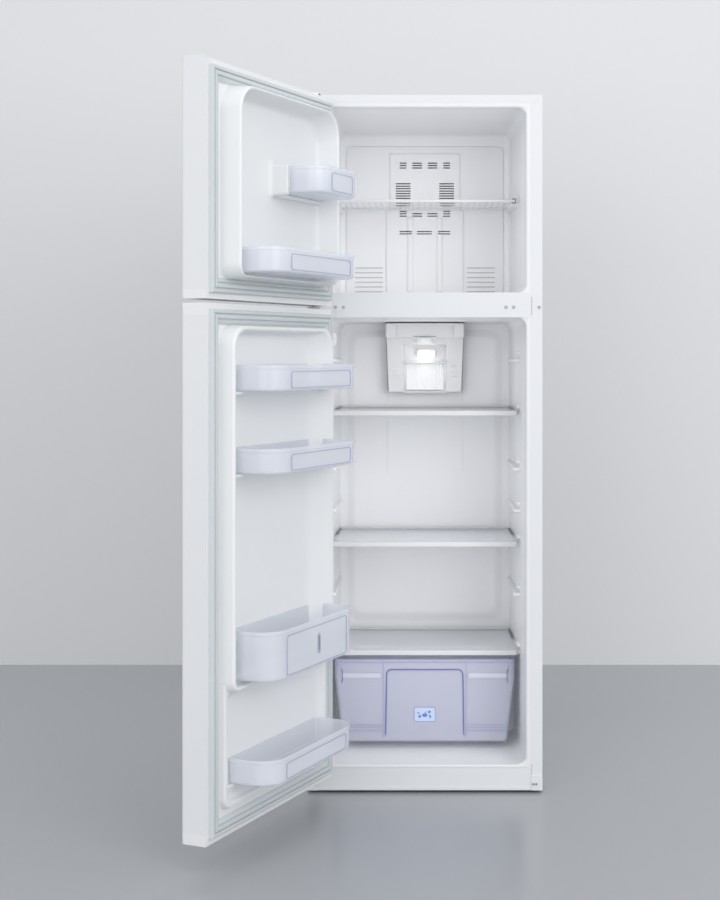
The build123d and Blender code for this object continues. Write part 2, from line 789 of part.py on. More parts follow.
with BuildPart() as freezer_door_liner:
    block((-door_liner_half, liner_floor - 2, 1134), (door_liner_half, liner_floor, 1563))
    add(tapered((-220, 220, 1154, 1543, 30), liner_floor, (-216, 216, 1158, 1539, 26), freezer_dike_top))
    add(
        tapered((-192, 197, 1164, 1521, 14), liner_floor, (-210, 211, 1161, 1533, 14), freezer_dike_top),
        mode=Mode.SUBTRACT,
    )
    block((2, liner_floor, 1336), (15, front + 29, 1404))
    block((-188, liner_floor, 1335), (2, front + 4, 1342.7))

with BuildPart() as fridge_door_liner:
    block((-door_liner_half, liner_floor - 2, 74), (door_liner_half, liner_floor, 1080))
    add(tapered((-220, 220, 336, 1065, 24), liner_floor, (-217, 217, 340, 1062, 22), fridge_dike_top))
    add(tapered((-220, 220, 106, 366, 24), liner_floor, (-218, 218, 108, 364, 22), low_dike_top))
    add(
        tapered((-149, 198, 350, 1046, 12), liner_floor, (-209, 208, 348, 1054, 14), fridge_dike_top),
        mode=Mode.SUBTRACT,
    )
    add(
        tapered((-196, 198, 122, 330, 20), liner_floor, (-206, 208, 118, 333, 20), low_dike_top),
        mode=Mode.SUBTRACT,
    )
    for low in (932, 768):
        shelf_ledge(low, 16, 172, 213)
    shelf_ledge(152, -2, 172, 212)

hang(freezer_door_liner.part, "freezer_door_liner")
hang(door_skin(freezer_door_low + 18, freezer_door_high, top_lip), "freezer_door_skin")
hang(door_foam(freezer_door_low + 18, freezer_door_high - 18), "freezer_door_insulation")
hang(
    end_cap(freezer_door_low, freezer_door_low + 18, 0, freezer_door_low, freezer_door_low + 15, 1114, 1126),
    "freezer_door_bottom_cap",
)
hang(
    end_cap(freezer_door_high - 18, freezer_door_high, skin_sheet, freezer_door_high - 15, freezer_door_high, 0, 0),
    "freezer_door_top_cap",
)
hang(door_gasket(freezer_door_low, freezer_door_high, 38, 38), "freezer_door_gasket")

hang(fridge_door_liner.part, "fridge_door_liner")
hang(door_skin(fridge_door_low + 22, fridge_door_high - 24, 0), "fridge_door_skin")
hang(door_foam(fridge_door_low + 22, fridge_door_high - 24), "fridge_door_insulation")
hang(
    end_cap(fridge_door_low, fridge_door_low + 22, 0, fridge_door_low, fridge_door_low + 18, 0, 0),
    "fridge_door_bottom_cap",
)
hang(
    end_cap(fridge_door_high - 24, fridge_door_high, 0, fridge_door_high - 18, fridge_door_high, 1092, 1106),
    "fridge_door_top_cap",
)
hang(door_gasket(fridge_door_low, fridge_door_high, 30, 39), "fridge_door_gasket")


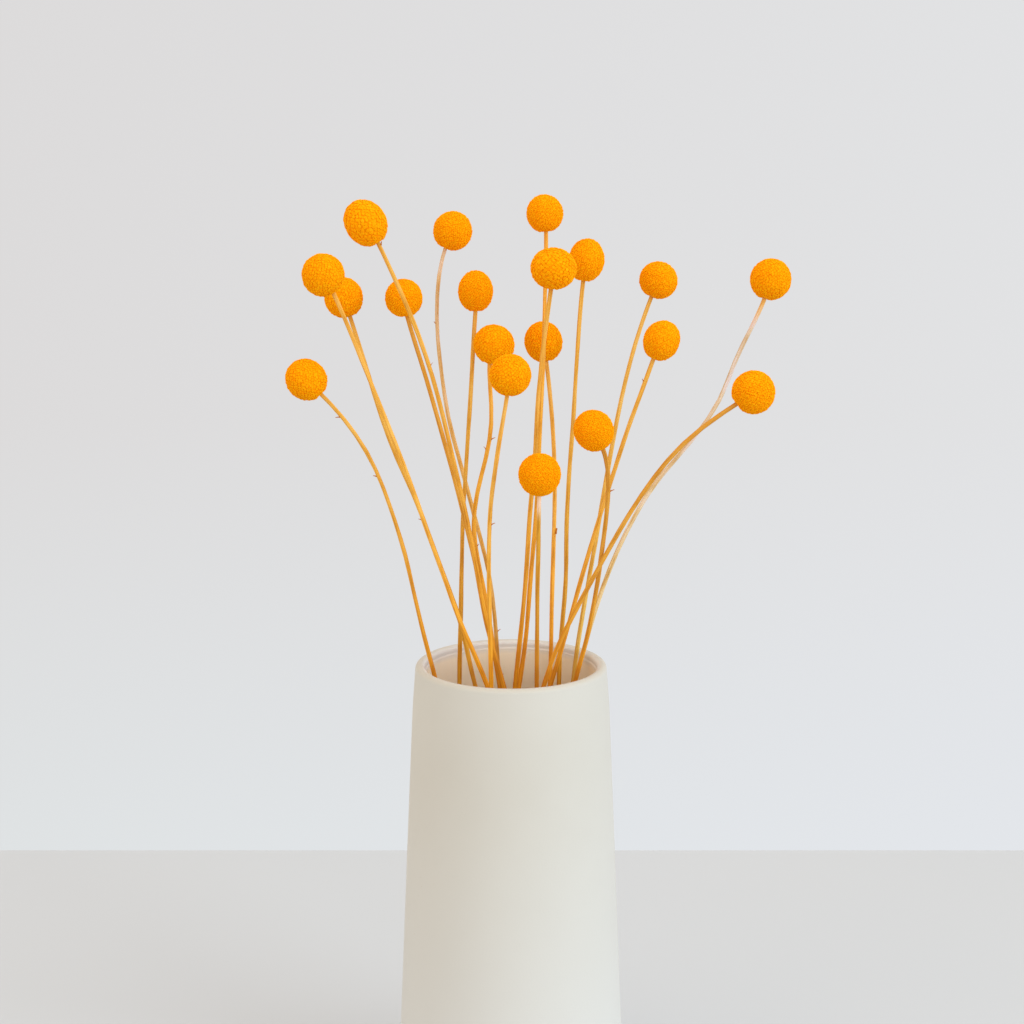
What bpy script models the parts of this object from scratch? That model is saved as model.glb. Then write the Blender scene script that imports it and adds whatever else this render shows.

Written request: Reproduce every record, matching each line exactly.

Correct answer:
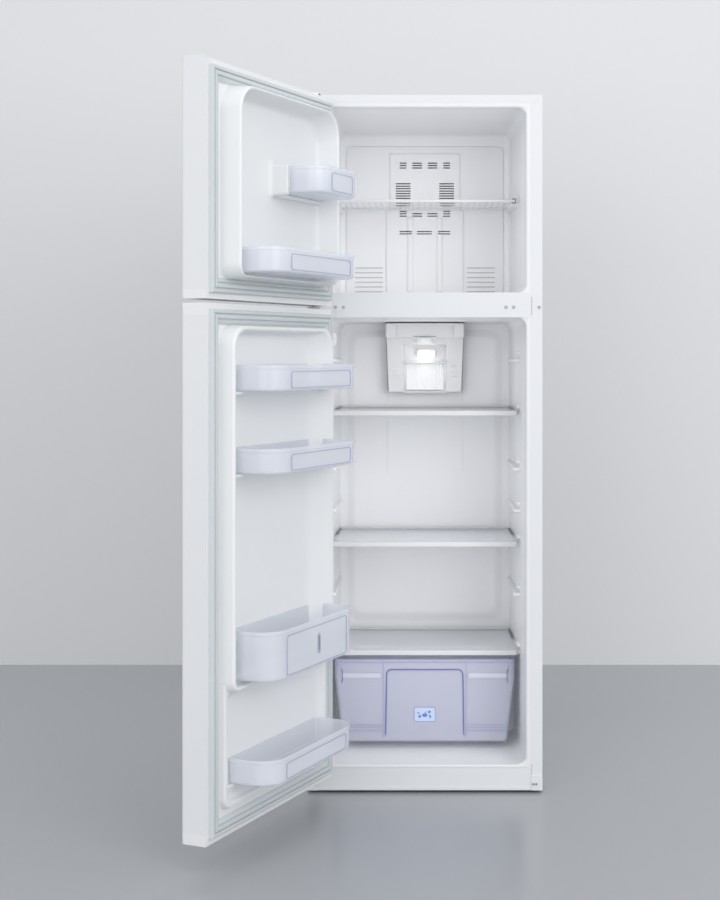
The build123d and Blender code for this object continues. Write part 2, from line 789 of part.py on. More parts follow.
with BuildPart() as freezer_door_liner:
    block((-door_liner_half, liner_floor - 2, 1134), (door_liner_half, liner_floor, 1563))
    add(tapered((-220, 220, 1154, 1543, 30), liner_floor, (-216, 216, 1158, 1539, 26), freezer_dike_top))
    add(
        tapered((-192, 197, 1164, 1521, 14), liner_floor, (-210, 211, 1161, 1533, 14), freezer_dike_top),
        mode=Mode.SUBTRACT,
    )
    block((2, liner_floor, 1336), (15, front + 29, 1404))
    block((-188, liner_floor, 1335), (2, front + 4, 1342.7))

with BuildPart() as fridge_door_liner:
    block((-door_liner_half, liner_floor - 2, 74), (door_liner_half, liner_floor, 1080))
    add(tapered((-220, 220, 336, 1065, 24), liner_floor, (-217, 217, 340, 1062, 22), fridge_dike_top))
    add(tapered((-220, 220, 106, 366, 24), liner_floor, (-218, 218, 108, 364, 22), low_dike_top))
    add(
        tapered((-149, 198, 350, 1046, 12), liner_floor, (-209, 208, 348, 1054, 14), fridge_dike_top),
        mode=Mode.SUBTRACT,
    )
    add(
        tapered((-196, 198, 122, 330, 20), liner_floor, (-206, 208, 118, 333, 20), low_dike_top),
        mode=Mode.SUBTRACT,
    )
    for low in (932, 768):
        shelf_ledge(low, 16, 172, 213)
    shelf_ledge(152, -2, 172, 212)

hang(freezer_door_liner.part, "freezer_door_liner")
hang(door_skin(freezer_door_low + 18, freezer_door_high, top_lip), "freezer_door_skin")
hang(door_foam(freezer_door_low + 18, freezer_door_high - 18), "freezer_door_insulation")
hang(
    end_cap(freezer_door_low, freezer_door_low + 18, 0, freezer_door_low, freezer_door_low + 15, 1114, 1126),
    "freezer_door_bottom_cap",
)
hang(
    end_cap(freezer_door_high - 18, freezer_door_high, skin_sheet, freezer_door_high - 15, freezer_door_high, 0, 0),
    "freezer_door_top_cap",
)
hang(door_gasket(freezer_door_low, freezer_door_high, 38, 38), "freezer_door_gasket")

hang(fridge_door_liner.part, "fridge_door_liner")
hang(door_skin(fridge_door_low + 22, fridge_door_high - 24, 0), "fridge_door_skin")
hang(door_foam(fridge_door_low + 22, fridge_door_high - 24), "fridge_door_insulation")
hang(
    end_cap(fridge_door_low, fridge_door_low + 22, 0, fridge_door_low, fridge_door_low + 18, 0, 0),
    "fridge_door_bottom_cap",
)
hang(
    end_cap(fridge_door_high - 24, fridge_door_high, 0, fridge_door_high - 18, fridge_door_high, 1092, 1106),
    "fridge_door_top_cap",
)
hang(door_gasket(fridge_door_low, fridge_door_high, 30, 39), "fridge_door_gasket")


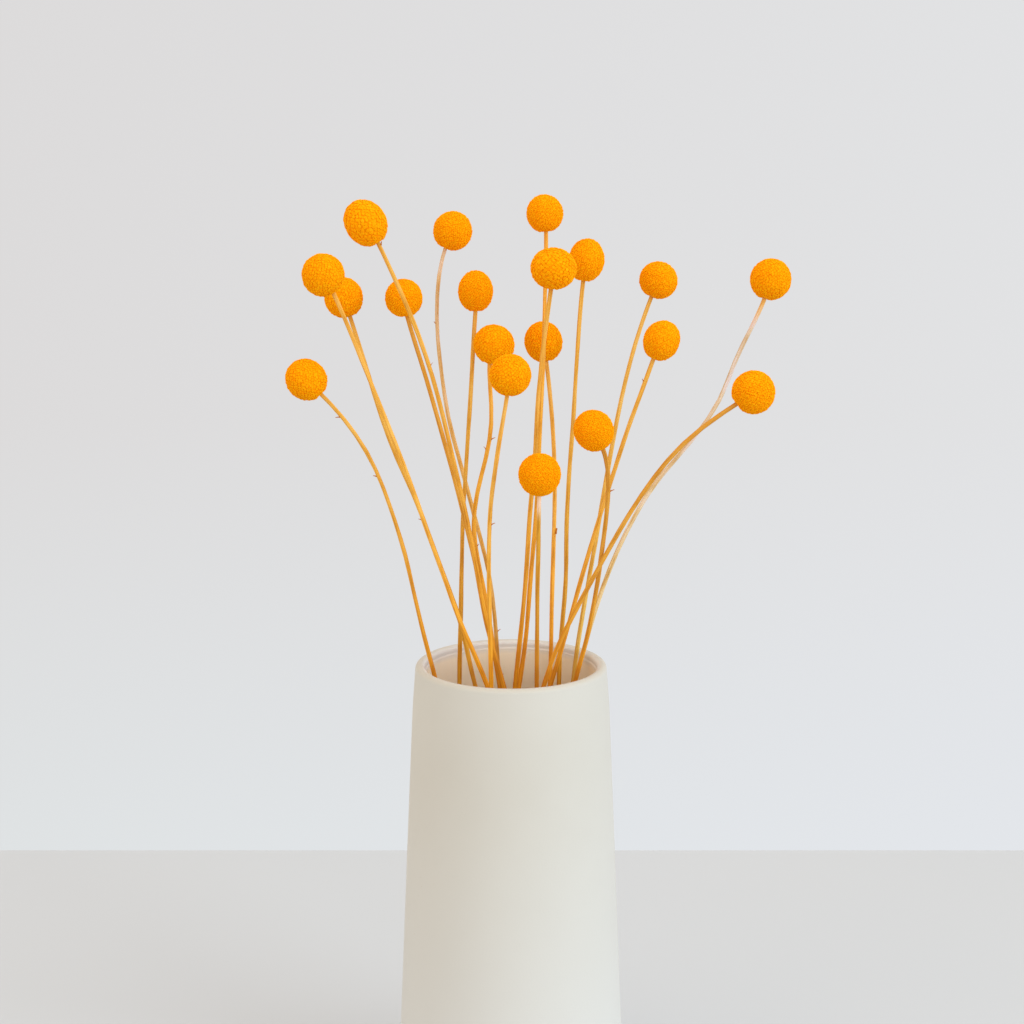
What bpy script models the parts of this object from scratch? That model is saved as model.glb. Then write the Blender scene script that imports it and adds whatever else this render shows.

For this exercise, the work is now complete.